This defines a function that will square any entry. Let’s see it in action

list(map(lambda x: x**2,[1,2,3,4,5]))

[1, 4, 9, 16, 25]

Now we easily could have done this with a regular function and a for loop see the following as an example.

def square(x):
  return x**2

newlist = []
for i in [1,2,3,4,5]:
  newlist.append(square(i))

newlist

[1, 4, 9, 16, 25]

But this will take more memory and will not work on large datasets!

Apply#

We will use the apply function to pass a lambda function to a dataframe. Let’s see one in action!

import pandas as pa

df = pa.read_csv('https://raw.githubusercontent.com/nurfnick/Data_Viz/main/Data_Sets/iris.csv')

df.head()

	SepalLength	SepalWidth	PedalLength	PedalWidth	Class
0	5.1	3.5	1.4	0.2	Iris-setosa
1	4.9	3.0	1.4	0.2	Iris-setosa
2	4.7	3.2	1.3	0.2	Iris-setosa
3	4.6	3.1	1.5	0.2	Iris-setosa
4	5.0	3.6	1.4	0.2	Iris-setosa

Let’s remove the capitalization from each letter.

df.Class.apply(lambda s: s.lower())

       iris-setosa
       iris-setosa
       iris-setosa
       iris-setosa
       iris-setosa
            ...      
  iris-virginica
  iris-virginica
  iris-virginica
  iris-virginica
  iris-virginica
Name: Class, Length: 150, dtype: object

Actually the word iris is also redundent so let’s strip all that away too! We’ll capitalize as well to keep our data looking sharp!

df.Class.apply(lambda s: s[5:].capitalize())

       Setosa
       Setosa
       Setosa
       Setosa
       Setosa
         ...    
  Virginica
  Virginica
  Virginica
  Virginica
  Virginica
Name: Class, Length: 150, dtype: object

Patterns and Regular Expressions#

Often when I am dealing with strings I get annoying extras hanging around.

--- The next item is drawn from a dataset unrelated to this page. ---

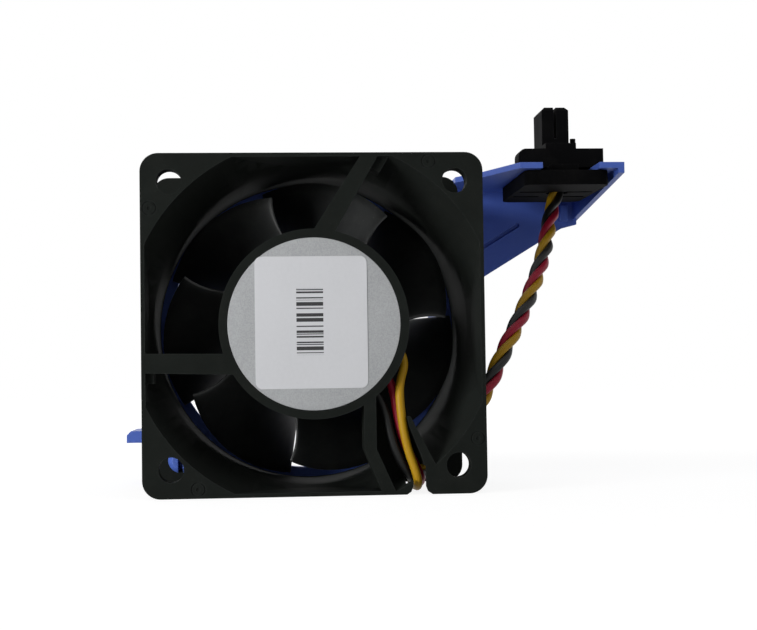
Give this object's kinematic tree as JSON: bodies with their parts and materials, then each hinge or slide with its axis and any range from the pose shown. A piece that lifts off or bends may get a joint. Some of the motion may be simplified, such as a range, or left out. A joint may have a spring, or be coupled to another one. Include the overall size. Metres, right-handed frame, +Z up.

This happens a lot when I scrape data from the web. Let’s gather an example.

import requests
import pandas as pa
from bs4 import BeautifulSoup


r = requests.get('https://en.wikipedia.org/wiki/List_of_highest_mountains_on_Earth')
html_contents = r.text
html_soup = BeautifulSoup(html_contents,"lxml")
tables = html_soup.find_all('table',class_="wikitable")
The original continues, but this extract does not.